Records with modeling code:
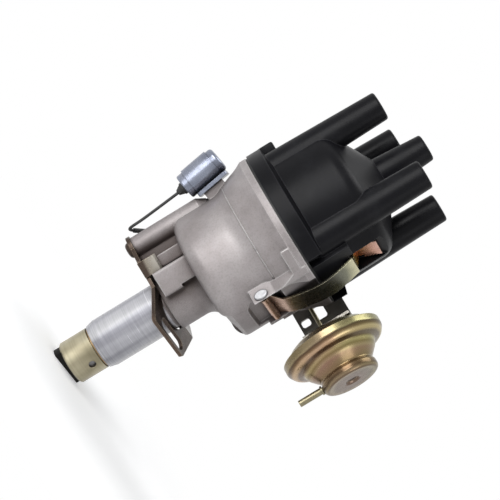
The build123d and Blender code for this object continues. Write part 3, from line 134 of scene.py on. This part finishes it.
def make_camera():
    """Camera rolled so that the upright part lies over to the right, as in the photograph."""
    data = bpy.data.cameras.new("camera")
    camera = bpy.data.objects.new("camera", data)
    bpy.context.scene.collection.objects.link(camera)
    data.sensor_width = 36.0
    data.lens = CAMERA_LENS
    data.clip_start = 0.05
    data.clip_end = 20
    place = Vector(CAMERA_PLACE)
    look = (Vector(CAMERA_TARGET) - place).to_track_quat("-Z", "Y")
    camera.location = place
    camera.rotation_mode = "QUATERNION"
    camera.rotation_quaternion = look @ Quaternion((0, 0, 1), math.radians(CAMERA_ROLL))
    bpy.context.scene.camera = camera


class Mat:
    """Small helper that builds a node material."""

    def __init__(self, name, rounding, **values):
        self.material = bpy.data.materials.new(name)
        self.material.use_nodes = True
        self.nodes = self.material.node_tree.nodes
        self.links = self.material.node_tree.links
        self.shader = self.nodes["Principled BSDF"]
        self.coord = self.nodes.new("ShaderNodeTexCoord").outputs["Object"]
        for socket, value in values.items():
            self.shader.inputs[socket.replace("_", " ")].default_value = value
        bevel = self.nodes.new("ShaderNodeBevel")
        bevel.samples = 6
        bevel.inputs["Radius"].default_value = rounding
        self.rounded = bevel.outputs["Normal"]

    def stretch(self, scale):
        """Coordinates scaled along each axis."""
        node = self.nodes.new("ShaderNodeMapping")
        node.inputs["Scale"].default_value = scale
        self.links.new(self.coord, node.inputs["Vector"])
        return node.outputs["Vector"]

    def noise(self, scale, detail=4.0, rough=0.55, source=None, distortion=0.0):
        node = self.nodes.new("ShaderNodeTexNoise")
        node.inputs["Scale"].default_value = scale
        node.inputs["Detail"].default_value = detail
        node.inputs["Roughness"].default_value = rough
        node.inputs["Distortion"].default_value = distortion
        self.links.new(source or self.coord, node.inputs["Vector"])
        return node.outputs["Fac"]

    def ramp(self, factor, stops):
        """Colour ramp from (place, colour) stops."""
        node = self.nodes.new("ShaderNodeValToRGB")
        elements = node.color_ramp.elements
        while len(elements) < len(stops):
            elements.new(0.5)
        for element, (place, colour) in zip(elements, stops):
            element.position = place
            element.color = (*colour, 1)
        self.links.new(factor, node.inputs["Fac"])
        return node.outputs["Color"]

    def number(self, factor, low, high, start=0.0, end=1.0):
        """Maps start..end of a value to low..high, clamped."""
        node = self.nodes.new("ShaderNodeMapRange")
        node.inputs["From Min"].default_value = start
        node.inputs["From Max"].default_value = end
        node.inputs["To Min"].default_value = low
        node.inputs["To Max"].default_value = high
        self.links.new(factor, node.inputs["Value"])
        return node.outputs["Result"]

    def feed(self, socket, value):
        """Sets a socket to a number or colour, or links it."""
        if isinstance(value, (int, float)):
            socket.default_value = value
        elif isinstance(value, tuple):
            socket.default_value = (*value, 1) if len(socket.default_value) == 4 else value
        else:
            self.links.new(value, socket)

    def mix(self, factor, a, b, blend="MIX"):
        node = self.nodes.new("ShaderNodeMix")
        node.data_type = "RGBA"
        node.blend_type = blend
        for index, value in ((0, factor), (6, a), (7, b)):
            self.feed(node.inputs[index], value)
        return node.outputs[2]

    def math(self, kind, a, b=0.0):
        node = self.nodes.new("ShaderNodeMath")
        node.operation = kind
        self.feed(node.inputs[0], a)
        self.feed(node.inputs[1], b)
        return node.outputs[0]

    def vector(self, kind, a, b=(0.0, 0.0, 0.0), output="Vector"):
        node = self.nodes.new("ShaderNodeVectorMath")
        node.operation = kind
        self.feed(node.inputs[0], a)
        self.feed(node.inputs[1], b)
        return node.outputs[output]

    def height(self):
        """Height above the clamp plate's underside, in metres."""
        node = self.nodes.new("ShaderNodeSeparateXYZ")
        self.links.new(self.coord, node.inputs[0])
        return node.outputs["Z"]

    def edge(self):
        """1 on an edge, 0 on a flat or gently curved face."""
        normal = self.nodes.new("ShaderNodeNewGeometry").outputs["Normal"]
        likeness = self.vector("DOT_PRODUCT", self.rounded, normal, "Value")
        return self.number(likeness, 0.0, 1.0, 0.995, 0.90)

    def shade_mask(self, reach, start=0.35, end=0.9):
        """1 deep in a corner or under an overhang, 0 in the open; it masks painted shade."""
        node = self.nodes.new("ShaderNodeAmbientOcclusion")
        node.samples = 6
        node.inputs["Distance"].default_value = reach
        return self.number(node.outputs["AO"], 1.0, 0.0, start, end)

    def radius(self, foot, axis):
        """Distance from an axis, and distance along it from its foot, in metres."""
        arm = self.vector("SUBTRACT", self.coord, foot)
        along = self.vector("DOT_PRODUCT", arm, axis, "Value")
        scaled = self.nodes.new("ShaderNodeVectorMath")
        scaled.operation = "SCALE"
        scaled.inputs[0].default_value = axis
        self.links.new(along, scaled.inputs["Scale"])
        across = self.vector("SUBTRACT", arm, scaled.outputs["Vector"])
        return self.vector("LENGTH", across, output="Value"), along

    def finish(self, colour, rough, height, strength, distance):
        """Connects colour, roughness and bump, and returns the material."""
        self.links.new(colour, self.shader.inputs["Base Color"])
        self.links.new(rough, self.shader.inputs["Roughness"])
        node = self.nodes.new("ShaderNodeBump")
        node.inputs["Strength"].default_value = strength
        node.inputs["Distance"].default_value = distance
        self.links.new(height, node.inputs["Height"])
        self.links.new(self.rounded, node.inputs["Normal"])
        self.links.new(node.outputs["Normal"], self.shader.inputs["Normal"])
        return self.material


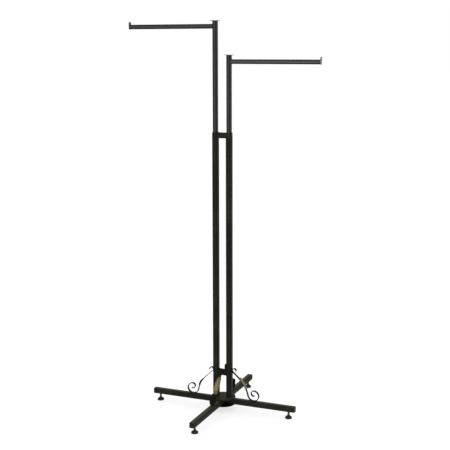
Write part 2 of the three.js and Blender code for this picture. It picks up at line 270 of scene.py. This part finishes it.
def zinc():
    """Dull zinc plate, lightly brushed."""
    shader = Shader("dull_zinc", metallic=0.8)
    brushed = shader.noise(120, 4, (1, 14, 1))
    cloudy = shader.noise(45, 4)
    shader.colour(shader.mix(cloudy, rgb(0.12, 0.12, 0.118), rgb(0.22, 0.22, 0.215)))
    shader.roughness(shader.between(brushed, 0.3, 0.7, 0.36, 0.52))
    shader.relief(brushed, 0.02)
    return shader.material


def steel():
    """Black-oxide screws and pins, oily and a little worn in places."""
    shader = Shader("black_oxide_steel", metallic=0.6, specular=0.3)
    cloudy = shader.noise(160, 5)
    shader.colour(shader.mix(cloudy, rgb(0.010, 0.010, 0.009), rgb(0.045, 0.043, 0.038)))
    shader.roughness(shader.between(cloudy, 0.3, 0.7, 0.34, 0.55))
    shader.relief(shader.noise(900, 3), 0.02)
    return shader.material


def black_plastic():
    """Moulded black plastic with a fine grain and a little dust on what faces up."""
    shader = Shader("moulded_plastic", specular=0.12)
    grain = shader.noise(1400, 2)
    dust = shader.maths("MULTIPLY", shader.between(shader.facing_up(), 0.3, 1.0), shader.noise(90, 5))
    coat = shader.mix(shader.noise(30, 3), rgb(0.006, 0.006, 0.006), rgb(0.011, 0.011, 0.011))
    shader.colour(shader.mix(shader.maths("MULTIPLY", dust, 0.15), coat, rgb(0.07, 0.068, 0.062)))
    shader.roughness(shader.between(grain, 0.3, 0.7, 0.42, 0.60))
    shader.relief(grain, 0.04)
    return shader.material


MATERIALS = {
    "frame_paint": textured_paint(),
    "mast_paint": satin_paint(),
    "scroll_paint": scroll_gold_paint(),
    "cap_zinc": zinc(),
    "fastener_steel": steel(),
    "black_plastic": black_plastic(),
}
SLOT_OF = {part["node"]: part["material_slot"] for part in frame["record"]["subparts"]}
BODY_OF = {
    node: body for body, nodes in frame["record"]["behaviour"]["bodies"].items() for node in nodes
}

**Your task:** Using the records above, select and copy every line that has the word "part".

**The reply:**
The build123d and Blender code for this object continues. Write part 3, from line 134 of scene.py on. This part finishes it.
    """Camera rolled so that the upright part lies over to the right, as in the photograph."""
Write part 2 of the three.js and Blender code for this picture. It picks up at line 270 of scene.py. This part finishes it.
SLOT_OF = {part["node"]: part["material_slot"] for part in frame["record"]["subparts"]}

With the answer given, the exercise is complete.